Richard Cordray, the Democratic candidate for Ohio governor, has tried to make healthcare a key issue in his bid against Republican Mike DeWine, the state’s attorney general, accusing DeWine of trying to end the Medicaid expansion and eliminate coverage for 700,000 Ohioans.

But even as DeWine assures voters he won’t undo expansion, he also tried to put a conservative stamp on it by promising reforms. Echoing other Republican governor hopefuls, DeWine wants to consider adding work requirements to Medicaid — an idea that the Trump administration has backed but that is being challenged in court.
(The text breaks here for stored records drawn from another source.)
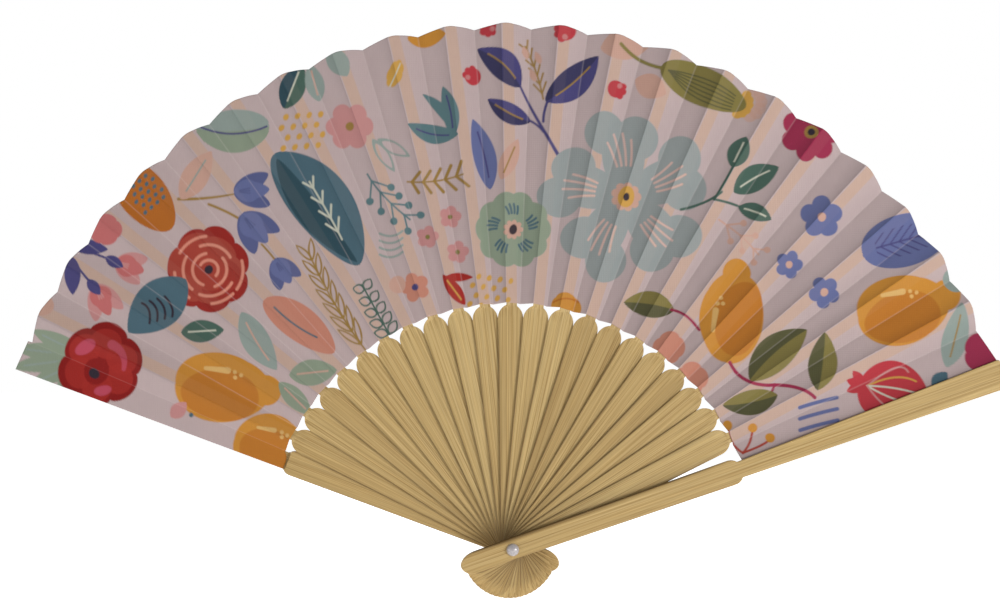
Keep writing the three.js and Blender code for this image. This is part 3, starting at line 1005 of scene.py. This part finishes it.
    def thistle(self, x, z):
        """A seed head that points down to the right, with a fringe at its end."""
        self.stroke((x - 31, z + 17), (x - 24, z + 9), (x - 13, z + 7), 1.4, OLIVE)
        for angle in (-75, -50, -25, 0, 25, 50):
            self.blob(*polar(x + 19, z - 6, 6, angle), 2.4, PEACH, strength=0.7)
        for angle in (-90, -65, -40, -15, 10, 35):
            self.blob(*polar(x + 15.5, z - 6, 4.8, angle), 1.9, BRIGHT_MUSTARD)
        self.leaf((x - 15, z + 8), (x + 19, z - 8), 15.5, OLIVE, blunt=0.5)
        for bow in (-7, -4.5, -2, 0.5, 3, 5.5):
            middle = (x + 0.4 * bow, z + bow)
            end = (x + 14 + 0.15 * bow, z - 6 + 0.45 * bow)
            self.stroke((x - 12, z + 6.5), middle, end, 0.55, OLIVE_SHADE)


def paint_top(cloth):
    cloth.leaf((-41, 203), (-26, 205), 9, ORANGE)
    for bud in ((-9, 208, 4, 270), (22, 206, 4.6, 200), (-15, 188, 4, 130), (42, 183, 4.1, -20)):
        cloth.bud(*bud)
    cloth.leaf((36, 199), (58, 204), 13, PEACH)
    cloth.leaf((50, 187), (62, 181), 10, PEACH)

    # a navy branch with a mustard sprig between its leaves
    cloth.stroke((20, 155), (10, 171), (3, 186), 1.5, NAVY, 0.8)
    cloth.stroke((13, 170), (13, 174), (15, 179), 1.0, NAVY)
    cloth.stroke((13, 166), (10, 170), (6, 171), 0.9, NAVY)
    cloth.leaf((4, 184), (-13, 199), 11.5, NAVY, MUSTARD, NAVY_SHADE, bend=-2)
    cloth.leaf((14, 178), (35, 196), 12, NAVY, MUSTARD, NAVY_SHADE, bend=-1.5)
    cloth.leaf((8, 170), (-9, 179), 8, NAVY, MUSTARD, NAVY_SHADE, bend=1)
    cloth.sprig((13, 179), (11, 190), (6, 200), 6, 5, 0.6, MUSTARD, cloth.twig, 30)
    for x, z in ((10, 186), (12, 193), (7, 195)):
        cloth.leaf((x, z), (x - 2, z + 5), 2.5, PEACH)

    cloth.blob(-46, 189, 6, BRIGHT_MUSTARD, 7, 0.12, 70, 0.5)
    cloth.stroke((-48, 184), (-46, 188), (-44, 193), 0.5, PALE)
    cloth.thistle(75, 184)
    cloth.blob(90, 194, 3, BRIGHT_MUSTARD)
    cloth.small_flower(120, 166, 14, CRIMSON, 7, MUSTARD, 100, 0.19)
    cloth.blob(120, 166, 1.4, DARK)


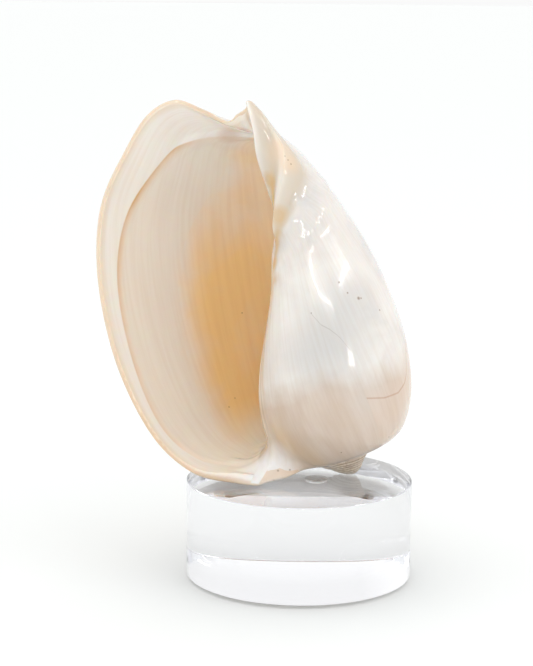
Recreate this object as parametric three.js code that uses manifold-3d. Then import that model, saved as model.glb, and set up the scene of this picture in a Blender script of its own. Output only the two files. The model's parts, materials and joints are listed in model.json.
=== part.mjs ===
// Indian volute shell standing apex down on a clear round disc.
// Millimetres, +Z up, origin on the floor below the middle of the whole object.
// The viewer stands on the -Y side and looks into the open shell.
import * as THREE from "three";
import Module from "manifold-3d";
import { mergeVertices } from "three/addons/utils/BufferGeometryUtils.js";

// Stand: four bumper feet and a thick disc, with a hair gap between the pieces
const PART_GAP = 0.3;
const FOOT_RADIUS = 5;
const FOOT_HEIGHT = 1.5;
const FOOT_EDGE_BEVEL = 0.3;
const FOOT_SEGMENTS = 16;
const FOOT_CIRCLE_RADIUS = 39;
const FOOT_ANGLES_DEG = [-101, -11, 79, 169];
const FOOT_ROUGHNESS = 0.2;
const DISC_RADIUS = 50.8;
const DISC_HEIGHT = 43.6;
const DISC_EDGE_BEVEL = 0.5;
const DISC_SEGMENTS = 64;
const DISC_ROUGHNESS = 0.03;
const DISC_BOTTOM = FOOT_HEIGHT + PART_GAP;
const DISC_TOP = DISC_BOTTOM + DISC_HEIGHT;
// The shell reaches out over the left and the back, so the disc stands off the middle
const DISC_X = 20;
const DISC_Y = -6.25;

// Place of the shell: its coiling axis starts at the apex, which stands right of and
// behind the middle of the disc, and leans to the left
const APEX_X = DISC_X + 21;
const APEX_Y = DISC_Y + 9;
const LEAN_DEG = 14;

// Spiral lines of the outer surface, from the suture (spire side) to the canal.
// lip: radius, height and azimuth where the line ends at the outer lip.
// half and full: radius and height half a whorl and one whorl before the lip.
// flare: how much the line turns outward just before the lip, as a share of its radius.
const SPIRAL_LINES = [
  { lip: [22.9, 12.4, 236], half: [12.5, 8], full: [9, 6.5], flare: 0 },
  { lip: [39.5, 8.4, 220.5], half: [23, 11], full: [17, 8.5], flare: 0.05 },
  { lip: [55.2, 13.6, 208], half: [32, 16], full: [24.5, 11], flare: 0.12 },
  { lip: [70.6, 22.7, 201], half: [38, 27], full: [30, 20], flare: 0.12 },
  { lip: [82.6, 43.2, 196], half: [41, 41], full: [31.5, 31], flare: 0.1 },
  { lip: [89.2, 77.8, 193], half: [41.5, 58], full: [30.5, 43], flare: 0.08 },
  { lip: [87.4, 115.8, 191], half: [39, 77], full: [27, 56], flare: 0.06 },
  { lip: [78.1, 146.1, 190], half: [34.5, 96], full: [21.5, 70], flare: 0.05 },
  { lip: [60.7, 168.4, 190], half: [27.5, 115], full: [15.5, 84], flare: 0.05 },
  { lip: [47.3, 180.6, 190], half: [24.5, 122], full: [13, 91], flare: 0.04 },
  { lip: [34.1, 183.3, 188], half: [21, 129], full: [11, 97], flare: 0.03 },
  { lip: [23.7, 175.1, 168], half: [14.5, 137], full: [8, 106], flare: 0.01 },
  { lip: [16.1, 167.7, 152], half: [8, 143], full: [5, 114], flare: 0 },
  { lip: [5.5, 175, 165], half: [3, 138], full: [2, 112], flare: 0 },
];
const LAST_LINE = SPIRAL_LINES.length - 1;
const FLARE_WHORLS = 0.07;
const OLD_WHORL_SLOPE = -0.6;
const EASE_WHORLS = 0.25;

// Shell wall, thinner at the lip
const WALL = 3.2;
const LIP_WALL = 2;
const WALL_GROWS_WITHIN = 0.12;
const NORMAL_STEP = 0.01;

// How finely the spiral surface is cut, along the whorls and across the lines
const RINGS_PER_WHORL = 24;
const LINE_STEP = 0.5;
const CANAL_LINE_STEP = 0.25;

// Filled body of the spiral, made of wedges that reach in to the axis
const WEDGES = 4;
const WEDGE_RINGS = 9;
const LOWEST_AXIS_FOOT = 3;
const CANAL_LINE = 11;
const CANAL_FLOOR_LINE = 12;
const CANAL_END_LINE = 13;

// Hollow of the shell, from just outside the lip to deep in the older whorls.
// The first lines of its two sides move up where the whorls are older.
const HOLLOW_FROM = -0.04;
const HOLLOW_TO = 1.85;
const HOLLOW_FIRST_LINE = 0.7;
const OLD_HOLLOW_FIRST_LINE = 1.4;
const HOLLOW_LAST_LINE = 12.9;
const PARIETAL_FIRST_LINE = 2.4;
const OLD_PARIETAL_FIRST_LINE = 3.3;
const FIRST_LINES_MOVE_WITHIN = 0.4;
const PARIETAL_POINTS = 20;
const CANAL_ROOF_SHARE = 0.5;
const CLEAR_IN_FRONT = 60;
const CLEAR_TO_LEFT = 30;

// Solid axis pillar: height, shift to the right, shift to the front and radius
const PILLAR = [
  [12, 0, 0, 3], [40, 0, 0, 4.5], [80, 0, 0, 6], [98, -1, 4, 6.5], [108, 0.5, 5.5, 6.5],
  [118, 2.5, 5, 7.5], [128, 4.5, 3.2, 8], [140, 6, 1.5, 8.6], [150, 3.9, 0.3, 6.7], [160, 1.2, 0, 4.3],
  [168.6, -1.2, 0, 2.7], [176.7, -4, 0, 0.6],
];
const PILLAR_STEPS = 36;
const PILLAR_SEGMENTS = 24;
// Pleats: spiral folds on the pillar. leftHeight: where the ridge meets the left edge.
// rise: degrees that the ridge turns to the front for each millimetre of height.
// The left side of a fold is steep and the right side is gentle. The folds are full size on
// the thick part of the pillar and fade on the side that the next whorl covers.
const PLEATS = [
  { leftHeight: 148, rise: 2.2 },
  { leftHeight: 106, rise: 2.7 },
  { leftHeight: 98, rise: 4 },
];
const PLEAT_SIZE = 3;
const PLEAT_STEEP_DEG = 18;
const PLEAT_GENTLE_DEG = 46;
const PLEAT_CURVE = 1.5;
const PLEAT_FULL_SIZE_RADIUS = 6;
const PLEAT_FADE = 0.5;
const PLEAT_SIDE_DEG = 135;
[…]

Republican candidates for the U.S. Senate have also shifted ground in some cases. State Attys. Gen. Patrick Morrisey of West Virginia and Josh Hawley of Missouri joined a multistate, GOP-backed lawsuit that seeks to end a requirement in the 2010 law that all Americans have insurance. It was a move that helped buoy their conservative bona fides.

But now as they run for the Senate, they have had to distance themselves somewhat from the effort, particularly after the Trump administration adopted the legal position that not only should the individual mandate go but preexisting conditions protections should too.

The preexisting conditions provision is by far the most popular part of Obamacare. Both GOP candidates now say they support requiring insurance companies to cover people with preexisting conditions, even as they remain part of the repeal lawsuit.

Some Republicans are still eager to keep trying to repeal or dismantle the law.

Sen. Ted Cruz (R-Texas), who is facing a surprisingly strong challenge from Rep. Beto O’Rouke (D-Texas), wants the GOP to try Obamacare repeal again. Earlier this month, he went to the Senate floor to try to block the District of Columbia from requiring people to have health insurance — a requirement similar to the Obamacare rule the GOP repealed across the country earlier this year.

The GOP candidate for governor in Maine has pledged to continue incumbent Gov. Paul LePage’s opposition to expanding Medicaid under Obamacare — an expansion that 59% of Maine voters approved in a ballot measure last year. Minnesota’s GOP gubernatorial candidate won his primary by promising to move the state away from its Obamacare insurance exchange but offered few specifics on his alternative.

And GOP Senate challengers Leah Vukmir in Wisconsin and Marsha Blackburn in Tennessee won their primaries in part by pledging to do more to repeal the law.

The result is that even if Republicans do maintain control of both chambers of Congress — seemingly a long shot — any legislative effort to stabilize the health law’s insurance markets is likely to be met with opposition from the conservative end of the Republican party.

Healthcare “is an extremely hard thing for Republicans to agree on,” said GOP strategist Doug Heye, adding that the party is divided among those who want repeal Obamacare, those who want to move on and those seeking a middle ground. “When you have three different strains of thought, how do you talk about it?”

Moderate Democrats are more than happy to exploit the GOP fissures. Sens. Heidi Heitkamp of North Dakota and Joe Manchin of West Virginia both started running ads touting the preexisting condition protections and attacking their opponents for trying to get rid of them.

Sen. Joe Donnelly (D-Ind.), who faces an uphill battle toward reelection, has taken a similar tack against his opponent, Mike Braun, who has backed repeal of Obamacare.

“Mike Braun says he’s for preexisting conditions coverage,” one Donnelly video says. “There’s only one problem. Mike has said time after time after time he’s against it.”